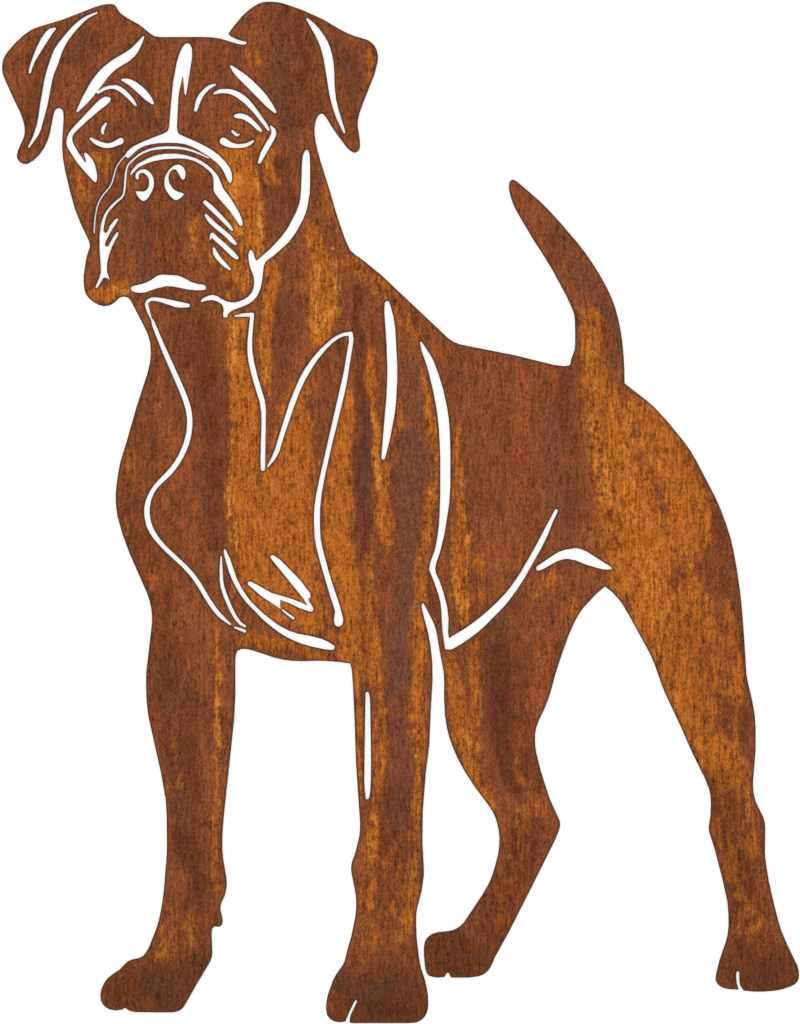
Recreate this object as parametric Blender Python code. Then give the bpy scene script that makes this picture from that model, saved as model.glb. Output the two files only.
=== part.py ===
"""A boxer dog cut out of one flat sheet of weathering steel, lying on its back.

The sheet lies in the XY plane with the dog's head towards +Y and its face up, and it is SHEET_THICKNESS
thick from Z = 0. The origin is under the middle of its outline. Every line of the drawing on the dog is a
slot that goes right through the sheet, and the whole figure is one piece.
"""

import math

import bmesh
import bpy
from mathutils import Vector

# Driving sizes, in metres.
FIGURE_HEIGHT = 0.750
SHEET_THICKNESS = 0.002
CUTTER_OVERRUN = 0.002

# How far a cut's straight chords may stray from its true curve, in metres.
CURVE_TOLERANCE = 0.00018

# Chords in the half circle at a slot's round end.
ROUND_END_CHORDS = 6

# Closest that two cut points stand on one cut, in metres.
WELD_DISTANCE = 0.00001

RUST_COLOUR = (0.19, 0.065, 0.022, 1.0)
RUST_ROUGHNESS = 0.85
RUST_METALLIC = 0.1

# The pattern. Every place and slot width below is in shares of the figure's own height: one unit is about
# a thousandth of it, X runs to the right and Y runs down from the pattern's top left corner.
# A run of the outline starts at a sharp corner and ends at the next run's first point.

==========

**THE REQUEST:** Give back each line above precisely as it stands.

**FULL RESPONSE:**
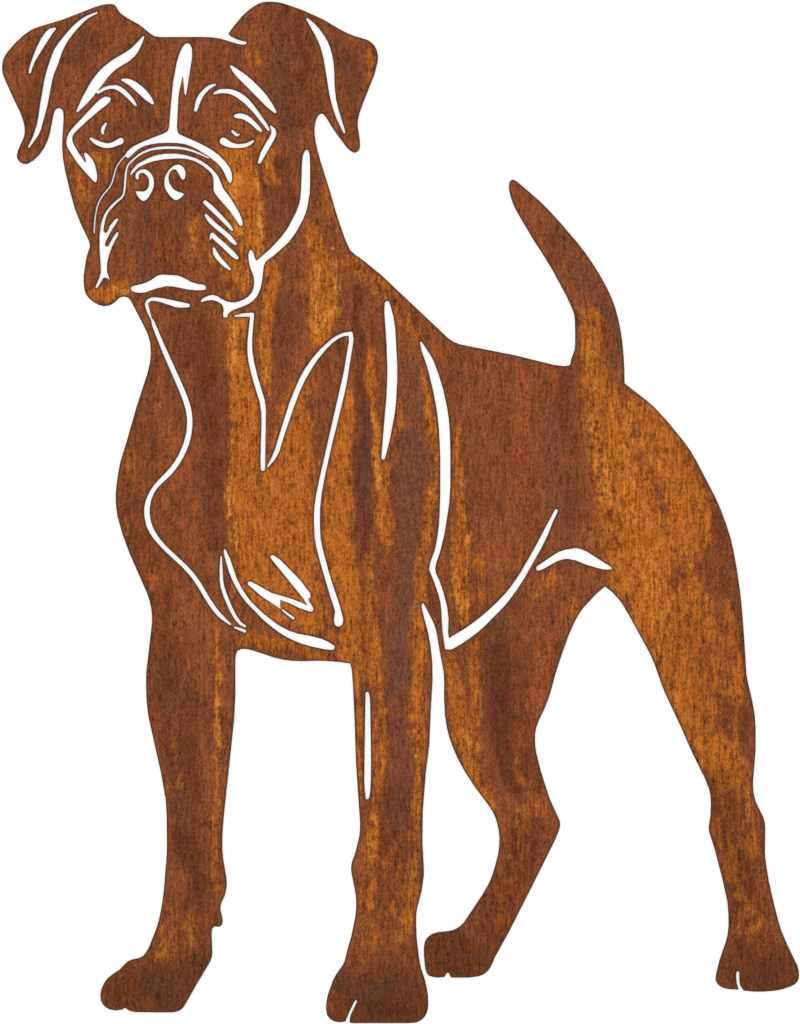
Recreate this object as parametric Blender Python code. Then give the bpy scene script that makes this picture from that model, saved as model.glb. Output the two files only.
=== part.py ===
"""A boxer dog cut out of one flat sheet of weathering steel, lying on its back.

The sheet lies in the XY plane with the dog's head towards +Y and its face up, and it is SHEET_THICKNESS
thick from Z = 0. The origin is under the middle of its outline. Every line of the drawing on the dog is a
slot that goes right through the sheet, and the whole figure is one piece.
"""

import math

import bmesh
import bpy
from mathutils import Vector

# Driving sizes, in metres.
FIGURE_HEIGHT = 0.750
SHEET_THICKNESS = 0.002
CUTTER_OVERRUN = 0.002

# How far a cut's straight chords may stray from its true curve, in metres.
CURVE_TOLERANCE = 0.00018

# Chords in the half circle at a slot's round end.
ROUND_END_CHORDS = 6

# Closest that two cut points stand on one cut, in metres.
WELD_DISTANCE = 0.00001

RUST_COLOUR = (0.19, 0.065, 0.022, 1.0)
RUST_ROUGHNESS = 0.85
RUST_METALLIC = 0.1

# The pattern. Every place and slot width below is in shares of the figure's own height: one unit is about
# a thousandth of it, X runs to the right and Y runs down from the pattern's top left corner.
# A run of the outline starts at a sharp corner and ends at the next run's first point.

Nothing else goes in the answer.